Everyone seemed shocked by the murders. What could possibly have caused a soldier to commit such a heinous act, to murder five of his own? Some said, "fratricide was a phenomenon of the Vietnam war, of draftees and dope addicts. Today's soldiers don't do that, you know, they're volunteers and professionals." Army Chief of Staff, General George Casey, while recognizing that "Combat deployments are, by their nature, stressful," noted that killing and dying in war has a positive influence on most soldiers. "The vast majority of people that go to combat," the General said, "have a growth experience because they are exposed to something very, very difficult and they succeed." Others wondered what Sergeant Russell's childhood was like, "Surely he came from a broken home," they speculated, "or was toilet trained too early." Searching for answers in all the wrong places, never the obvious. Never thinking that killing is what war is about, that life loses its meaning in war, all life, every life.
General S.L.A. Marshall, a respected Army combat historian, concluded in a series of articles and in his landmark World War Two study Men Against Fire, that "the average and healthy individual--the man who can endure the mental and physical stresses of combat--still has such an inner and usually unrealized resistance towards killing a fellow man that he will not of his own volition take life if it is possible to turn away from that responsibility." Consequently, following the Second World War, warrior preparation--basic training/boot camp--was modified to shift its focus from acquainting soldiers with tactics and weaponry to rather sophisticated techniques of value manipulation, moral desensitization, and psychological conditioning, aimed at destroying/overriding the recruits' moral aversion to killing. Further studies indicate that this indoctrination and conditioning program proved successful indeed, as the percentage of soldiers in battle who fired their weapons at the enemy--soldiers who would kill--increased from the fifteen percent during WWII to 55 percent during the Korean War, and to 95 percent during the Vietnam and Iraq Wars. Sergeant Russell, then, was not a killer by nature, but had to be created.
According to a study published in the New England Journal of Medicine, during the Iraq war, 56 percent of soldiers and Marines have killed or participated in the killing of another human being, 20 percent admit being responsible for noncombatant deaths, and 94 percent had seen bodies and human remains. According to Colonel Charles Engel, MD, MPH, director of the deployment health clinical center at Walter Reed Army Medical Center, between 15 and 29 percent of soldiers serving in and returning from Iraq and Afghanistan will suffer from Post Traumatic Stress Disorder. Because of multiple deployments with inadequate dwell time, experts say that the PTSD rate among servicemen and women serving in and returning from Iraq and Afghanistan could well eclipse the 30% lifetime rate found in a 1990 national study of Vietnam veterans. Every day five soldiers/veterans try to kill themselves. In 2008, one hundred and forty were successful, up from one hundred and twenty-two in 2007.
Think for a moment how you would feel should an Army representative show up at your front door and tell you that your son or daughter will be coming home piecemeal in a box.
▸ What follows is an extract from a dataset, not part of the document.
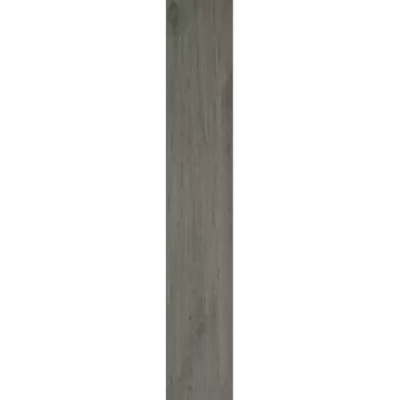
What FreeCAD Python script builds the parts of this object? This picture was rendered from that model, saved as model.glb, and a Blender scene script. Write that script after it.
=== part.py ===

Would you still think patience was a virtue? Or would you forever regret accepting that continued violence was necessary and ending war takes time?
Think for a moment how you would feel should your child be killed by an occupier's bomb and then hear her murderers render her death insignificant as collateral damage. Would you still welcome the invaders as liberators? Or would you strap dynamite to your chest to avenge your child's slaughter.
RAVE TO THE GRAVE! Demand an end to war and occupation. Now not later. Someone's child is dying while we wait. You copy?